# Easy Peasy Knitting Pattern



## agriffin (Mar 1, 2010)

Knitting pattern just posted.  If anyone tries it- let me know how it works... really easy...  Or if you know what the name for the pattern is...I would love to know.

http://www.creativebyrd.blogspot.com/


----------



## pops1 (Mar 12, 2010)

Just wondering if its a twisted rib pattern?.


----------



## Jezzy (Nov 2, 2010)

That looks really nice! I wish I knew how to knit more. All I can knit is socks  :?


----------



## Bukawww (Feb 2, 2011)

Geez Jezzy - is that ALL?!??  I would LOVE to have the patience to knit socks...havne't found enough yet though lol!
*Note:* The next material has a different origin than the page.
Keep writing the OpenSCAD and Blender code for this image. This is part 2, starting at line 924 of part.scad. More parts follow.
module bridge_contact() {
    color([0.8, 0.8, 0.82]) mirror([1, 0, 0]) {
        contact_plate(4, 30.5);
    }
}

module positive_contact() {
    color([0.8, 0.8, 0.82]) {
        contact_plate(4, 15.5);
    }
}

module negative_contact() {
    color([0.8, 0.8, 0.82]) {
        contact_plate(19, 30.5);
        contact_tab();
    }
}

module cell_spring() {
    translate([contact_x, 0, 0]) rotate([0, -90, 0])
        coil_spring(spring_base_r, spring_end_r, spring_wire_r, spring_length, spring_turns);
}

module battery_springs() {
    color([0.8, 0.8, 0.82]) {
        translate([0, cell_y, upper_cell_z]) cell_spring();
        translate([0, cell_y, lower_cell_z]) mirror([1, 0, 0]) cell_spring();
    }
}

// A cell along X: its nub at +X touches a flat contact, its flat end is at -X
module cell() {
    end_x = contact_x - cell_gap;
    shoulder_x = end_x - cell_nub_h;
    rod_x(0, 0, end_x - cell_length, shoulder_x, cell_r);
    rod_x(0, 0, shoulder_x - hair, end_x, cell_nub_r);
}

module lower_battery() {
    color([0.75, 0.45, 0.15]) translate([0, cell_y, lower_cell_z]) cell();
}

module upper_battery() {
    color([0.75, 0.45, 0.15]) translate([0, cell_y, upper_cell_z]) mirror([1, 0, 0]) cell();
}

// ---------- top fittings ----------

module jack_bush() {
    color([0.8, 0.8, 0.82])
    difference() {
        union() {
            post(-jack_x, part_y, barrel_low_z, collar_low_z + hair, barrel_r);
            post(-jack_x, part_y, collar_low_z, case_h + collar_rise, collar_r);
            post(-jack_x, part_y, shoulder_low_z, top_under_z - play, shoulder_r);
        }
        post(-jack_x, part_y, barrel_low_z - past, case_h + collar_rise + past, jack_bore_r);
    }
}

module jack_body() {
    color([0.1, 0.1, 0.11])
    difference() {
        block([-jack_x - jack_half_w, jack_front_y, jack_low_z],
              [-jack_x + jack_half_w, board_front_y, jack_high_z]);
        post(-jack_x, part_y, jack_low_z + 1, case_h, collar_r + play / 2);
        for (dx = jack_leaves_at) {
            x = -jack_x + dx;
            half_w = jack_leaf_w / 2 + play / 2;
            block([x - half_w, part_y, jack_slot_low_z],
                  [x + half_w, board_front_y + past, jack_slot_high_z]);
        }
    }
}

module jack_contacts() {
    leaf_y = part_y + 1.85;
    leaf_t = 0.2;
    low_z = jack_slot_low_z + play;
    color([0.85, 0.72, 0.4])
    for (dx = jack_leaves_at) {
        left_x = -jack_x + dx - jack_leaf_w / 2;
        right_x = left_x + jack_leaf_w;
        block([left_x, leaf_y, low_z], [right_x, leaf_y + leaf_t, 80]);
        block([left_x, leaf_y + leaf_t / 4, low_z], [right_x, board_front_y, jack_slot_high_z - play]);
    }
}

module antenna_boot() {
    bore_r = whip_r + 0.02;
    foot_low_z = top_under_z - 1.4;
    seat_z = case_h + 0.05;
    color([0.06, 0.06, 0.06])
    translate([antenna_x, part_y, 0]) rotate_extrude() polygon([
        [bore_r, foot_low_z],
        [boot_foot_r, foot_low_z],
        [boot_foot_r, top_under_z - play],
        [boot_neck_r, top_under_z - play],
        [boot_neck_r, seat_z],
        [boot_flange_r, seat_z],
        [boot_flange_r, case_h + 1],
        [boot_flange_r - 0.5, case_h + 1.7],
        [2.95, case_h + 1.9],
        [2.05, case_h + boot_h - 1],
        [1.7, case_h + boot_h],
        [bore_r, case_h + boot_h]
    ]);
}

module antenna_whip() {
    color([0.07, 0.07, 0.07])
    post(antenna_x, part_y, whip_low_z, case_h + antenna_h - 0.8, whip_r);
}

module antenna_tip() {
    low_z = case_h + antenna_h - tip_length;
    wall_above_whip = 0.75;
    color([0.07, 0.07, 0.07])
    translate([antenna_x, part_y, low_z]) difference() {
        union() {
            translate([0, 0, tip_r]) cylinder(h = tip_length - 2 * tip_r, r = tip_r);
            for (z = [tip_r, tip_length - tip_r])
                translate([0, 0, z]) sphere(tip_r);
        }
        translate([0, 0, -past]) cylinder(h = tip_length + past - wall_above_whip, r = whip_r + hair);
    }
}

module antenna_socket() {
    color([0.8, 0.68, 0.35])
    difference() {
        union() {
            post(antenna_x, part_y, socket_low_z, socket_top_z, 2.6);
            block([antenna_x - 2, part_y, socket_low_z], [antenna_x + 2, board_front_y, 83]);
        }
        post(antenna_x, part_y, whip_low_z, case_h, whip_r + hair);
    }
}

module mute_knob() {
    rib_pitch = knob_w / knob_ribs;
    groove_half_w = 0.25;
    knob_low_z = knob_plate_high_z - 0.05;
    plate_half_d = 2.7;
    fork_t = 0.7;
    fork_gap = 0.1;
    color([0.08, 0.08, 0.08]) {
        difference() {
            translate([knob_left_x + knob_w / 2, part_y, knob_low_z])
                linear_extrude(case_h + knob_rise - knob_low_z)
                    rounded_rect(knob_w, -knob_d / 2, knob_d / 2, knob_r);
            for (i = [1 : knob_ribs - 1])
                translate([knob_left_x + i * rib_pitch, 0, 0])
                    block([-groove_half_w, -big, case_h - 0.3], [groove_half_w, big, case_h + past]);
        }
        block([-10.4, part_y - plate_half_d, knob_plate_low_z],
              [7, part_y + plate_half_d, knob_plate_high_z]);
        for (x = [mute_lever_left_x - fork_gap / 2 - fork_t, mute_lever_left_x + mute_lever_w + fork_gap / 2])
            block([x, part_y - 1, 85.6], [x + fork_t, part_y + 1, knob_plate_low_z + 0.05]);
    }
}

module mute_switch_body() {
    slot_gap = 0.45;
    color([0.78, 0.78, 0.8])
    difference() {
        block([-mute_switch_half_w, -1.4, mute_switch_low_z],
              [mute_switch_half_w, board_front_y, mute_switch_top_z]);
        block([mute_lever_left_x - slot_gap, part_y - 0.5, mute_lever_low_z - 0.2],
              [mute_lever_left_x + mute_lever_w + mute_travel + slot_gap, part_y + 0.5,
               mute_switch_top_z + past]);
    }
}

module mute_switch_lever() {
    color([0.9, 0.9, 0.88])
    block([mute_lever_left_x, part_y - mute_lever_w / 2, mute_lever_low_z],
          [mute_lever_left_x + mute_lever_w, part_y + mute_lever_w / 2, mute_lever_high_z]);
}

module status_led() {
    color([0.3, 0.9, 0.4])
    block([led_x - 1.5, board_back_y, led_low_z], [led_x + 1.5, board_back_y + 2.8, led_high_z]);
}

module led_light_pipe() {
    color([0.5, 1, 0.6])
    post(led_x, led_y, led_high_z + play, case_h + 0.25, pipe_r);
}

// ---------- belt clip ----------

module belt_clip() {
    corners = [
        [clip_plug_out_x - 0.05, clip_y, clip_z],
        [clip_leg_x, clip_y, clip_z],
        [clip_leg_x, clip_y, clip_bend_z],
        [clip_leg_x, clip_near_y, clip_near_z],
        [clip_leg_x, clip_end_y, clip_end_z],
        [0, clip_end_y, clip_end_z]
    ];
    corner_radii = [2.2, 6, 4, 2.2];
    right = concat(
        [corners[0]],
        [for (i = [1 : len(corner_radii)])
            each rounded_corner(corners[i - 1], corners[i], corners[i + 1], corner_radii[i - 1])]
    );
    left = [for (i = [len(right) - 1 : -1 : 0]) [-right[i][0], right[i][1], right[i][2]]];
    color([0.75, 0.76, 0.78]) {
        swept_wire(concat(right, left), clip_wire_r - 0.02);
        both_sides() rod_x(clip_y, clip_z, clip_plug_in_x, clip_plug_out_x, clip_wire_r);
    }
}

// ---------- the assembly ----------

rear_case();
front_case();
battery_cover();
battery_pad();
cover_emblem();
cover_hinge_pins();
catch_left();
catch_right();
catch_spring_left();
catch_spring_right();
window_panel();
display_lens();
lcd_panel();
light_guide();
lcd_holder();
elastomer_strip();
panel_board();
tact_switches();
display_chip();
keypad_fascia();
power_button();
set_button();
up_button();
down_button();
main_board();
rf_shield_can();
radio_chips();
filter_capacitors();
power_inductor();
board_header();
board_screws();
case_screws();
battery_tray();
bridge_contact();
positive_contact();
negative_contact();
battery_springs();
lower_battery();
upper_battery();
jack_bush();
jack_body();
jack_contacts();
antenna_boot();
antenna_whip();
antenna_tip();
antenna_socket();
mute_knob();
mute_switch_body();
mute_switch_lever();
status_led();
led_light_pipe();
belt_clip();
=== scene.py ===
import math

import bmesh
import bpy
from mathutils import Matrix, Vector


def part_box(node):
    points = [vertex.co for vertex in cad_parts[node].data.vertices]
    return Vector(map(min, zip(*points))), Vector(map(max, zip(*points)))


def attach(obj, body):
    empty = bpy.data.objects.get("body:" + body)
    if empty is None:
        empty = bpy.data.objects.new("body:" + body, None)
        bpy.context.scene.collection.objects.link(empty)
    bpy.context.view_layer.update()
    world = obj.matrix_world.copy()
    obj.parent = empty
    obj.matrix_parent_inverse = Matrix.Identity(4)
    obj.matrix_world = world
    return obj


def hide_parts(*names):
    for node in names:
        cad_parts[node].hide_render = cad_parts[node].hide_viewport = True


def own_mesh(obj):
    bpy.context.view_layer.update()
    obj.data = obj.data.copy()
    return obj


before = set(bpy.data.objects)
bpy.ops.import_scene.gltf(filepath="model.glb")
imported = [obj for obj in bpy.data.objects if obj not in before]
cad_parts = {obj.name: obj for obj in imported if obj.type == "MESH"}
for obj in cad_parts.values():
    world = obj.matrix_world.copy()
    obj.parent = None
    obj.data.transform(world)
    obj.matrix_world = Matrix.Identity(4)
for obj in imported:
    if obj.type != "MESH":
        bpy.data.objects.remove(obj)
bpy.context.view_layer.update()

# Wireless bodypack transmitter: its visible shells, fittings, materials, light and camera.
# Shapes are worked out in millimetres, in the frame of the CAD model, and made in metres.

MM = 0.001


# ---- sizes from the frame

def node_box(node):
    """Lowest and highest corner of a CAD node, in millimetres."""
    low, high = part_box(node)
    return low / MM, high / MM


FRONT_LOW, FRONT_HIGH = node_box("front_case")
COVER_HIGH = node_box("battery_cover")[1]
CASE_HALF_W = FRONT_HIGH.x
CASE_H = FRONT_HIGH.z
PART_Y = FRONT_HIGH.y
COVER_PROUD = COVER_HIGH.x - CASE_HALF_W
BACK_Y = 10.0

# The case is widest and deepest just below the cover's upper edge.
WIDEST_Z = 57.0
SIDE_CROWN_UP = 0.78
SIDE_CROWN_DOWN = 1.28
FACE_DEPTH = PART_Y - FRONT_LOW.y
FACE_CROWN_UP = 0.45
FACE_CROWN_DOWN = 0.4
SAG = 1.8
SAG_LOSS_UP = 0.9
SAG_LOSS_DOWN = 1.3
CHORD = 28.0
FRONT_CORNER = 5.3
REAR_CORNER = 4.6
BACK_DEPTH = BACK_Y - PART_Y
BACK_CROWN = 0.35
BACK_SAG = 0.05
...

It just looks like knit and purl but it could be more than that - the yarn is kinda fuzzy so hard to tell.


----------



## Catmehndi (Feb 15, 2011)

I have to agree with Bukawww! I wish I could knit socks!
I've made scarves and some ill-fitting sweaters back in the day but I always struggle with following the instructions....
Wish my mom was still around: she was an awesome knitter...


----------



## veinreyes (May 6, 2011)

That pattern seems really easy.And must be mastered,I must  start this for my cloth to my friend.
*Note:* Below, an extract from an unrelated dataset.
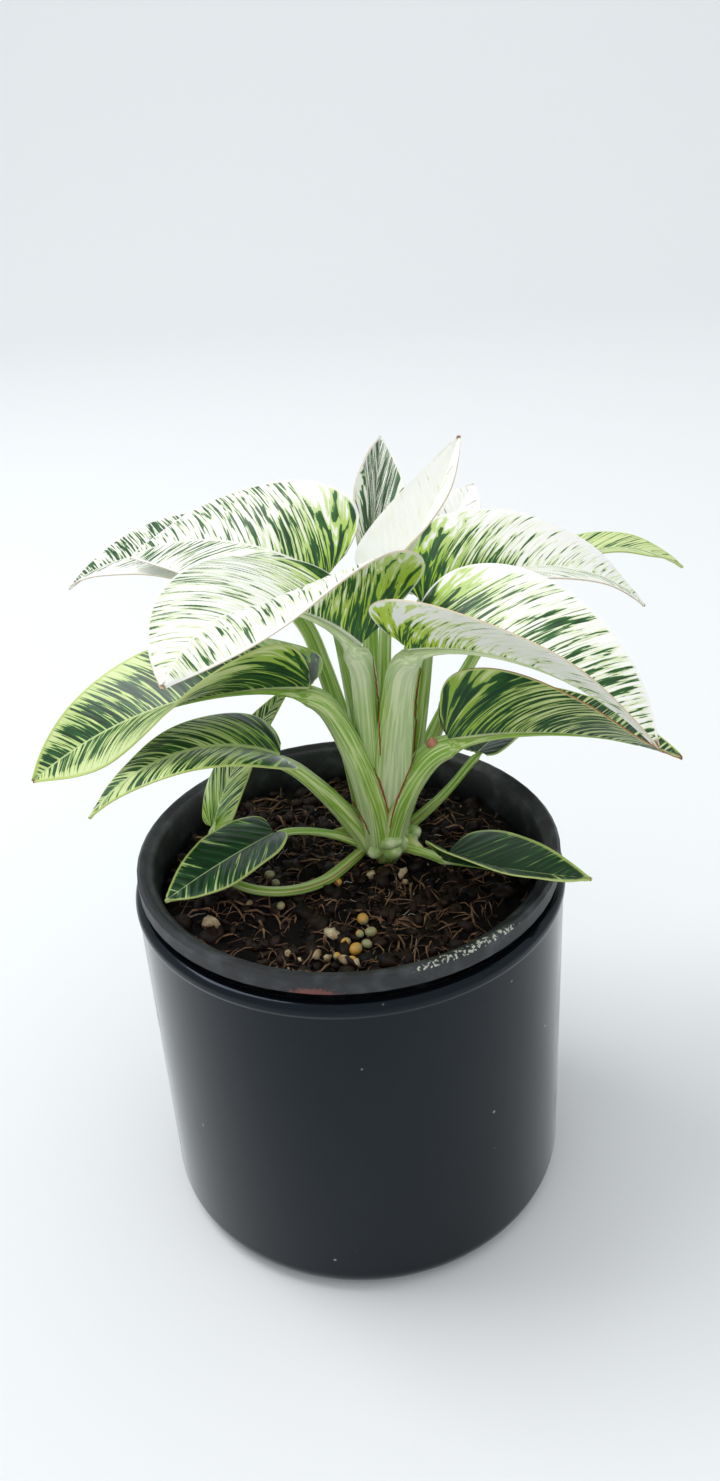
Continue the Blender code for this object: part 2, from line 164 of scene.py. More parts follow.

Hope more pattern like this will come.By the way,thanks for this pattern,good thing I have a guide.

_spammy link deleted - the mod team_


----------



## hushnel (Nov 11, 2011)

Looks like a rib stitch but the knit seems different.


----------



## LauraHoosier (Nov 12, 2011)

Well I hadn't seen this before and was going to see if I could tell what the pattern was named based on the directions for it but the blog no longer exists.  Its definitely in the rib stitch-type family.


----------



## hushnel (Nov 12, 2011)

I'd have to try it buy it look like the knit starts off with the needle going into the stitch like a purl stitch but without the yarn being brought to the back.


----------



## dieSpinne (Nov 14, 2011)

The stitch in question is called "Brioche" or "Prime Rib".
It's a great stitch because you can do a lot of it in a fairly short period of time and it makes great scarves and hats.  Very cushy.


----------